By this point, I was trying not to laugh. Not at him. At all of it. Scientists do this kind of thing every day, surely without the freakish amounts of adrenaline screaming through me that were making it hard for me to hold the camera steady. But I was already writing this story in my head, even if it took me 15 years to actually write it.

Eggs carefully returned to the nest, we waded back into the water. Up to our armpits again, we hear the pilot yell from the helicopter, “She’s coming back! She’s coming back! And she’s headed straight for you!”

Yeah, we sped up a little, but there was only so fast we could wade. And hey, she was behind us, not between us and our ride out of here. Climbing in, I realized that just by getting this far, our odds of crashing in a ball of fire had already been cut in half. Maybe we’d get back home after all. Even more important to me, I knew that we’d nailed the shoot, and that we’d totally stick the landing on the story, and we did.

Things I’ve done since then:

  • Remembered that you can work well outside your comfort zone by focusing on the task at hand, and applying the experience you do have.
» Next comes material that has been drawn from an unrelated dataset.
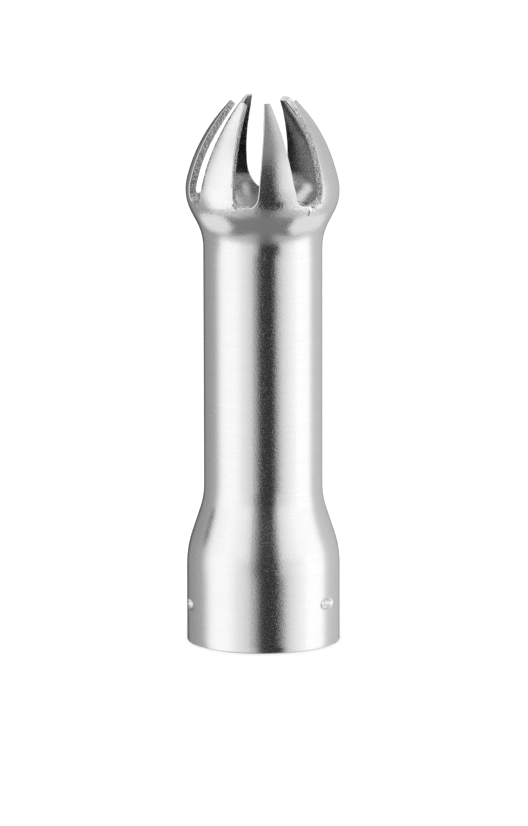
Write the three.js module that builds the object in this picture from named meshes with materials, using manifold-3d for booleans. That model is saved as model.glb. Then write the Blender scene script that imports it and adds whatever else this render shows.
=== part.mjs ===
// Screw-on decorating tip of a whipped cream dispenser, in millimetres.
// +Z runs from the open base up to the prongs, and the base rim lies on z = 0.
// Azimuths are degrees round +Z, zero toward -Y and growing toward +X.

import * as THREE from 'three';
import { mergeVertices } from 'three/addons/utils/BufferGeometryUtils.js';
import Module from 'manifold-3d';

// Shell: one drawn tube. Lengths run along the axis between the corners where its straight runs
// would meet unrounded. The base's diameter follows from the insert inside it.
const shellWall = 0.95;
const rimRound = 0.4;
const baseLength = 11.65;
const flareFootFillet = 12.4;
const flareLength = 6.45;
const flareTopFillet = 8.8;
const tubeDiameter = 14.7;
const tubeLength = 32.9;
const neckFillet = 6.9;
const bulbLength = 4.8;
const bulbCornerDiameter = 19.8;
const bulbFillet = 6;
const crownLength = 7.4;
const crownCornerDiameter = 16;
const crownFillet = 20;
const mouthLength = 4.8;
const mouthDiameter = 7.5;

// Prongs: what is left between the slots, in order round the crown. The photographed tip isn't
// evenly cut, so each prong has its own place, width, foot fillets and end trim.
const slotDepth = 12.6;
const prongTipWidth = 0.85;
const prongFullnessShare = 1.45;
const prongs = [
  { azimuth: -87, tipAzimuth: -80, baseWidth: 5.6, footFillet: 1.1, endTrim: 0.5 },
  { azimuth: -37, tipAzimuth: -39, baseWidth: 4.9, footFillet: 1.1, endTrim: 0.45 },
  { azimuth: 11.8, tipAzimuth: 9, baseWidth: 4.7, footFillet: 1.1, endTrim: 0.45 },
  { azimuth: 67, tipAzimuth: 72, baseWidth: 5.9, footFillet: 1.1, endTrim: 0.4 },
  { azimuth: 141.5, tipAzimuth: 137, baseWidth: 5.8, footFillet: 1.1, endTrim: 0.4 },
  { azimuth: 208.5, tipAzimuth: 211, baseWidth: 5.6, footFillet: 2.3, endTrim: 0 },
];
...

Things I haven’t done since then:

  • Waded up to my armpits in alligators.
  • Worn underwear. You can’t be too careful about being sliced in half by burning rubber.

Courtesy US Geological Survey

For some meager evidence that I’m not making this up, see the US Geological Survey page, American Alligator Ecology and Monitoring for the Comprehensive Everglades Restoration Plan, as well as the National Park Service page, American Alligator: In Depth.

And to answer a question I’ve gotten a number of times as I’ve told this story over the years, the primary difference between an alligator and a crocodile is that nobody gets in the water with crocodiles.